Member of the Gujarat Legislative Assembly
- Incumbent
- Assumed office 2017
- Constituency: Gandhidham

Personal details
- Party: Bharatiya Janata Party

= Malti Maheshwari =

Indian politician

Malti Maheshwari (born 1988) is a politician from Gujarat, India. She was a member of 14th and 15th Gujarat Legislative Assembly representing the Bharatiya Janata Party from Gandhidham constituency which is reserved for Scheduled Caste community in Kutch district.

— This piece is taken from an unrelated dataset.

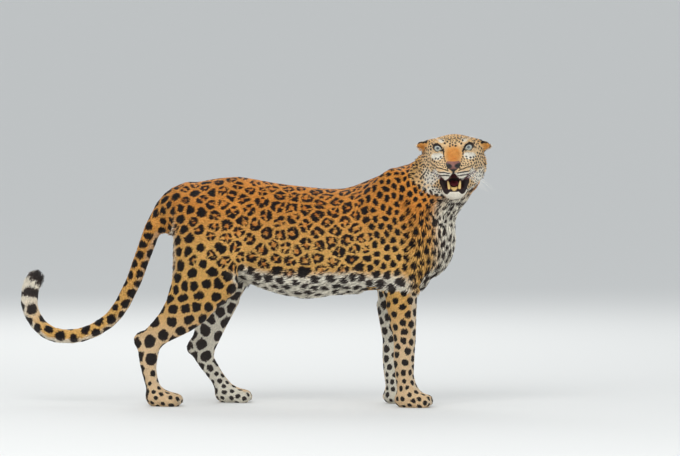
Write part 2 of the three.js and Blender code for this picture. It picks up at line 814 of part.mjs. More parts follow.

== Early life and education ==
Maheshwari is from Gandhidham, Kutch district, Gujarat. She married Kishor Maheshwari, an employee of Deendayal Port Authority. She completed her post graduate diploma in HRM at KSKV, Bhuj in 2010. Earlier, she did her BCom also at KSKV, Bhuj in 2009. She is into logistics business.

== Career ==
Maheshwari won from Gandhidham Assembly constituency representing the Bharatiya Janata Party in the 2022 Gujarat Legislative Assembly election. She polled 83,760 votes and defeated her nearest rival, B. T. Maheshwari of the Indian National Congress, by a margin of 37,831 votes. She became an MLA for the first time winning the 2017 Gujarat Legislative Assembly election where she polled 80,121 votes and defeated her nearest rival, Kishor Gangjibhai Pingol of the Indian National Congress, by a margin of 37,281 votes.